• [THE EXERCISE]: Reproduce only the lines from the one containing "Recreate this object" through the one containing "on its base.", exactly as written and with both ends included.

EXTRACTED INFORMATION start

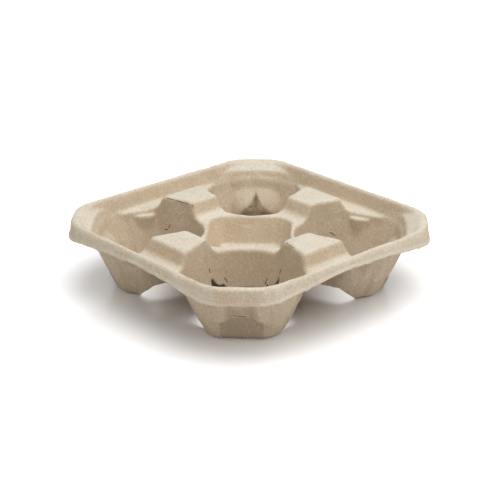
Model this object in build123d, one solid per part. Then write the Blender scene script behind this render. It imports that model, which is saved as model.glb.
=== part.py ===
from build123d import *
from math import atan, cos, degrees, hypot, radians, sin, sqrt, tan
import os

# Four-cup carrier, moulded from fibre pulp as one thin sheet.
# Origin at the middle of the tray, on the surface it stands on, Z up.
# The sides of the tray run along X and Y, with a cup pocket near each corner.

# Sheet
wall = 2.0                # thickness of the moulded sheet
reach = 90.0              # how far forms that the walls cut off run outward
overlap = 4.0             # how far forms run on inside the ones that they join

# Heights above the surface that the carrier stands on
rim_top = 53.7            # crest of the rolled rim
block_top = 53.0          # flat top of the block between two pockets
land_top = 50.0           # shelf inside each corner of the rim
deck_top = 41.5           # trough behind each block, and the ridges round the basin
basin_floor = 21.0        # floor of the basin in the middle

# Tray walls
draft_height = 17.0       # height at which the outside width of the walls is given
side_half = 88.4          # centre to the outside of a side wall, at draft_height
side_slope = 0.43         # outward travel of a side wall for each millimetre of height
leg_radius = 41.0         # outside radius of a leg, at draft_height
foot_round = 6.0          # rounding under the legs
trough_round = 4.5        # rounding between the trough and the side wall

# Rolled rim
lip_half = 107.2          # centre to the outside of the lip, halfway along a side
lip_corner = 131.0        # centre to the outside of the lip, at a corner
lip_edge_side = 46.4      # height of the lip's lower edge, halfway along a side
lip_edge_corner = 41.2    # height of the lip's lower edge, at a corner
lip_slope = 0.22
lip_corner_round = 27.0
lip_top_round = 3.6
crest_width = 3.4         # level stretch between the inner wall and the lip's outer face
bead = 0.8                # how far the pressed bead stands out along the lip's lower edge
bead_height = 1.7
land_slope = 0.9          # slope from the land up to the crest at the corners

# Cup pockets
cup_floor_radius = 27.5   # inside of a pocket where the cup's base sits
cup_slope = 0.1415        # taper of the cup side
hole_radius = 23.5        # opening in the pocket's floor

# Blocks between the pockets
block_inner = 51.6        # centre to the inner edge of the flat top
block_outer = 76.5        # centre to the outer edge of the flat top
block_inner_slope = 0.53
block_outer_slope = 0.445
face_lean = 0.255         # a block's faces touch the cups beside it and widen outward
block_round = 3.0

# Basin
basin_half = 22.0         # half the width of the floor, square to the diagonals
basin_slope = 0.317
basin_corner_round = 6.0  # at the floor, growing upward with the slope of the sides
basin_round = 4.5         # inside, between the floor and the sides
ridge_round = 2.5         # top edge of the ridges round the basin, sharp underneath

# Pilaster that presses on the cup from the corner of the tray
pilaster_half = 11.0
pilaster_round = 8.0
pilaster_edge_round = 3.0
pilaster_front = 40.0     # the rib's front edges lie within this reach of the cup's axis

# Relief slits in each pocket, as angles from its outward diagonal: of the apex and of the foot
slits_front = [(-127, -152), (127, 152)]
slits_right = [(-127, -152), (98, 72)]
slits_back = [(-127, -152), (127, 152)]
slits_left = [(-90, -64), (127, 152)]
cup_slit_top = 31.0       # apex of a slit in the cup's side
leg_slit_top = 25.0       # apex of a slit in the leg's wall
slit_reach = 25.0         # depth of the cuts, outward from the hole's edge
notch_top = 30.0          # apex of the notch in the pilaster
notch_foot = 20.0         # height at which the notch has its full width
notch_width = 7.6         # the front pocket has no notch: its pilaster is pressed shut
tongue_edge = 13.0        # height of the torn edge of the walls that face the centre
tongue_run = 14.0         # how far outward of the cup's axis that edge meets the floor
tongue_rise = 14.0        # its run from there to its full height
notch_depth = 13.5        # outward from the hole's edge

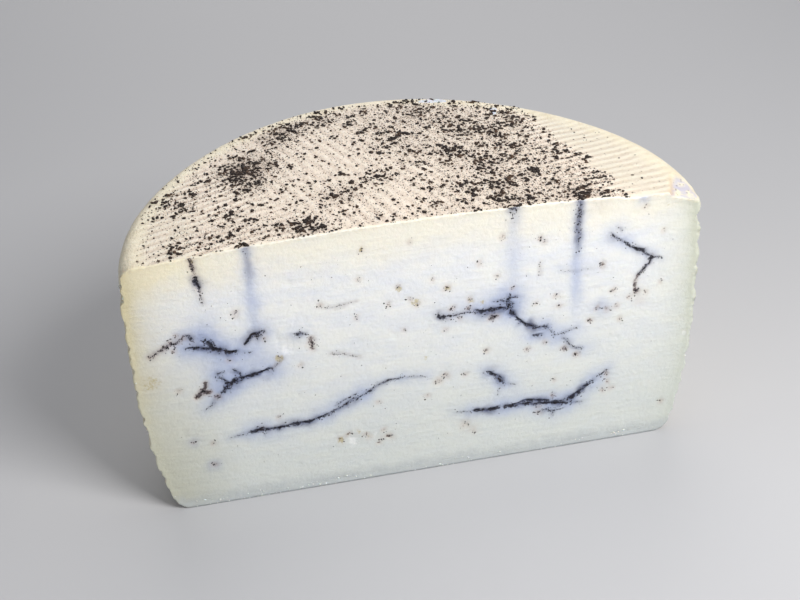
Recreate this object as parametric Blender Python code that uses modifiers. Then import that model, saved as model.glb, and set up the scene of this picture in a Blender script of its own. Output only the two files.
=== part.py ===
"""Half a wheel of truffle sheep cheese, standing on its base.

Units are metres and +Z is up. The wheel is turned about the Z axis with its base
on z = 0, halved by a flat knife cut that faces -Y, sprinkled with truffle on top
and then marked: open truffle veins and broken eyes in the cut, and a chipped
corner. Last, an empty that carries it all puts the middle of the base of its
box on the origin.
"""

import math
import random
from typing import NamedTuple

import bmesh
import bpy
from mathutils import Euler, Matrix, Vector

# Corners closer than this are one corner
TOUCH = 0.00001

# Wheel, as turned
WHEEL_RADIUS = 0.0900
WHEEL_HEIGHT = 0.0977
WIDEST_HEIGHT = 0.0500
BASE_TAPER = 0.0067
TOP_TAPER = 0.0015
TOP_DOME = 0.0034
SHOULDER_RADIUS = 0.0052
FOOT_RADIUS = 0.0058
AROUND_STEPS = 64
SHOULDER_STEPS = 5
FOOT_STEPS = 4
TOP_RINGS = 6

# Ribs that the mould's basket pressed round the side
RIB_PITCH = 0.00875
RIB_DEPTH = 0.0007
FIRST_RIB_HEIGHT = 0.0100
STATIONS_PER_RIB = 4
RIB_MIDDLE = 0.5

# Waves of the plan, which isn't quite round: waves round, cosine and sine parts
PLAN_WAVES = ((2, 0.00007, 0.00005), (3, 0.00032, -0.00016), (4, 0.00100, 0.00020))

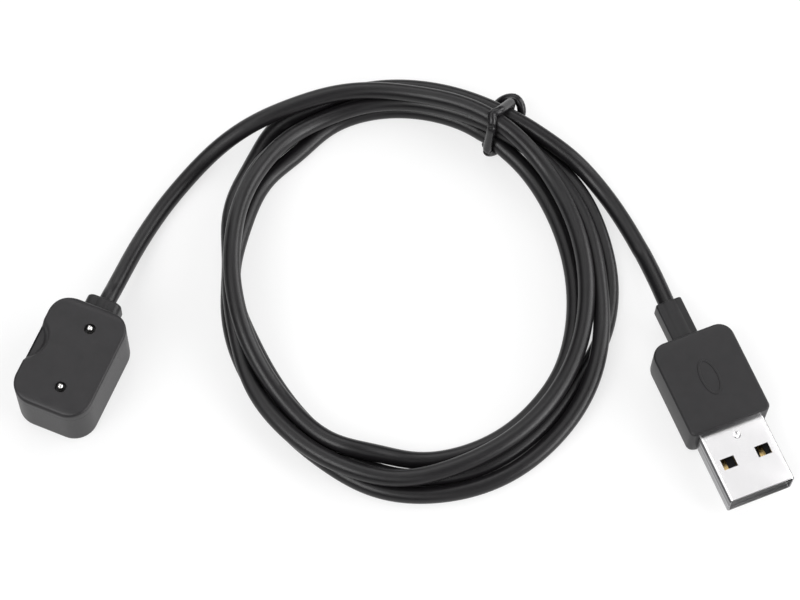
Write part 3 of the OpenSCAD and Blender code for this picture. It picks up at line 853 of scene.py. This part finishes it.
def overmould_outline(width, height, top_r, bottom_r, arc=6):
    """The overmould's section: small radii at the top edges and larger ones below."""
    outline = []
    corners = [(1, -1, bottom_r, -90), (1, 1, top_r, 0), (-1, 1, top_r, 90), (-1, -1, bottom_r, 180)]
    for sx, sz, r, start in corners:
        cx, cz = sx * (width / 2 - r), sz * (height / 2 - r)
        for k in range(arc + 1):
            a = math.radians(start + 90 * k / arc)
            outline.append((cx + r * math.cos(a), cz + r * math.sin(a)))
    return outline


def add_overmould():
    """The plug's grip: rounder corners at the cord, crisp ones at the shell."""
    back_r, front_r, edge = 2.6, 1.0, 0.3
    stations = []
    for k in range(10):
        a = math.radians(90 * k / 9)
        stations.append((-OVERMOULD_L + back_r * (1 - math.cos(a)), back_r * (1 - math.sin(a))))
    stations += [(-12 + 2 * k, 0) for k in range(6)]
    for k in range(7):
        a = math.radians(90 * k / 6)
        stations.append((-front_r + front_r * math.sin(a), front_r * (1 - math.cos(a))))
    sections = []
    for x, narrow in stations:
        end_gap = min(x + OVERMOULD_L, -x)
        sink = edge - math.sqrt(max(edge**2 - max(edge - end_gap, 0) ** 2, 0))
        shape = overmould_outline(OVERMOULD_W - 2 * narrow, OVERMOULD_H - 2 * sink, 0.5, 1.6)
        sections.append(along_plug(shape, x))
    points, faces = loft(sections)
    return mesh_piece("plug_grip", at_plug(points), faces, "overmould", replaces=["plug_overmould"])


def add_grip_mark():
    """A plain raised ring on the grip, as a grip mark with no meaning."""
    long_r, short_r, wire, rise = 3.2, 1.5, 0.22, 0.1
    count = 48
    sections = []
    for k in range(count):
        a = 2 * math.pi * k / count
        middle = np.array([-9 + long_r * math.cos(a), short_r * math.sin(a)])
        normal = np.array([math.cos(a) / long_r, math.sin(a) / short_r])
        normal /= np.linalg.norm(normal)
        ring = []
        for side, up in ((-wire, -0.02), (-wire * 0.7, rise), (wire * 0.7, rise), (wire, -0.02)):
            spot = middle + normal * side
            ring.append((spot[0], spot[1], OVERMOULD_H / 2 + up))
        sections.append(ring)
    sections.append(sections[0])
    points, faces = loft(sections, False, False)
    return mesh_piece("grip_mark", at_plug(points), faces, "overmould")


def add_boot():
    """The strain relief: a flat slab with the cord's round ridge through it."""
    outline = ridge_outline(4.8, 3.4, 2.1, 0.35)
    bore = circle_like(outline, CORD_R + 0.02)
    back = -OVERMOULD_L - BOOT_L
    sections = [along_plug(bore, back + 1), along_plug(bore, back)]
    for k in range(6):
        a = math.radians(90 * k / 5)
        sink = 0.12 * (1 - math.sin(a))
        shrunk = [(y * (1 - sink), z * (1 - sink)) for y, z in outline]
        sections.append(along_plug(shrunk, back + 0.35 * (1 - math.cos(a))))
    sections += [along_plug(outline, back + 3), along_plug(outline, -OVERMOULD_L + 0.3)]
    points, faces = loft(sections)
    return mesh_piece("plug_strain_relief", at_plug(points), faces, "soft_black", replaces=["plug_boot"])


def block(x0, x1, y0, y1, z0, z1):
    """A closed box's points and faces, in the plug's frame."""
    sections = [[(x0, y0, z), (x1, y0, z), (x1, y1, z), (x0, y1, z)] for z in (z0, z1)]
    points, faces = loft(sections)
    return at_plug(points), faces


def add_shell():
    """The plug's folded metal shell: latch holes, a dimple and a turned-in mouth."""
    inner_w, inner_h = SHELL_W - 2 * SHELL_T, SHELL_H - 2 * SHELL_T
    outer = rounded_outline(SHELL_W, SHELL_H, 0.55, 6)
    inner = rounded_outline(inner_w, inner_h, 0.3, 6)
    mouth = rounded_outline(SHELL_W - 0.16, SHELL_H - 0.16, 0.5, 6)
    tail = -7.5           # how far the shell reaches into the moulds
    sections = [along_plug(inner, tail), along_plug(outer, tail), along_plug(outer, 0)]
    sections += [along_plug(outer, SHELL_OUT - 0.12), along_plug(mouth, SHELL_OUT)]
    sections += [along_plug(inner, SHELL_OUT), along_plug(inner, 0), along_plug(inner, tail)]
    points, faces = loft(sections, False, False)
    shell = mesh_piece(
        "plug_metal_shell", at_plug(points), faces, "shell_metal", replaces=["plug_shell"], sharp=30
    )
    merge_doubles(shell)
    hole_x, hole_l, hole_w, hole_y = SHELL_OUT - 6.5, 2.0, 2.5, 3.2
    for side in (-1, 1):
        y = side * hole_y
        hole = block(hole_x - hole_l / 2, hole_x + hole_l / 2, y - hole_w / 2, y + hole_w / 2, -3, 3)
        cut(shell, *hole, sharp=30)
    dimple = [
        [
            (1.9 + r * math.cos(math.radians(a)), 0.2 + r * math.sin(math.radians(a)), SHELL_H / 2 + z)
            for a in range(0, 360, 15)
        ]
        for r, z in ((0.25, -0.16), (0.5, -0.12), (0.62, -0.03), (0.7, 0.05))
    ]
    points, faces = loft(dimple)
    cut(shell, at_plug(points), faces, sharp=30)
    return shell


def merge_doubles(piece):
    modifier = piece.modifiers.new("weld", "WELD")
    modifier.merge_threshold = 1e-6
    apply_modifiers(piece)


# ---------------------------------------------------------------- assembly

KEPT_NODES = {
    "head_circuit_board": "board", "head_solder_joints": "solder",
    "head_magnet_front": "magnet", "head_magnet_rear": "magnet",
    "pin_barrel_front": "gold_plated", "pin_barrel_rear": "gold_plated",
    "head_wire_red": "wire_red", "head_wire_black": "wire_black", "head_cord_crimp": "crimp",
    "plug_inner_mould": "inner_mould", "plug_insulator": "insulator",
    "plug_contact_supply": "gold_plated", "plug_contact_data_a": "gold_plated",
    "plug_contact_data_b": "gold_plated", "plug_contact_ground": "gold_plated",
    "plug_wire_red": "wire_red", "plug_wire_black": "wire_black", "plug_solder_joints": "solder",
}


def paint_kept_nodes():
    """The CAD's own pieces inside the head and the plug keep their shape and get their materials."""
    for node, slot in KEPT_NODES.items():
        mesh = frame["nodes"][node].data
        mesh.materials.clear()
        mesh.materials.append(MATERIALS[slot])


def declare_cord():
    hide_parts("dock_lead", "cord_coil", "plug_lead")


add_camera()
add_studio()
cord = add_cord()
tie = add_tie()
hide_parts("cord_tie")
add_head_base()
add_head_cover()
for side in ("front", "rear"):
    add_pin(side)
    add_spring(side)
collar = add_collar()
grip = add_overmould()
mark = add_grip_mark()
boot = add_boot()
shell = add_shell()
paint_kept_nodes()
declare_cord()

EXTRACTED INFORMATION end

• [RESULT OF THE EXERCISE]:
Recreate this object as parametric Blender Python code that uses modifiers. Then import that model, saved as model.glb, and set up the scene of this picture in a Blender script of its own. Output only the two files.
=== part.py ===
"""Half a wheel of truffle sheep cheese, standing on its base.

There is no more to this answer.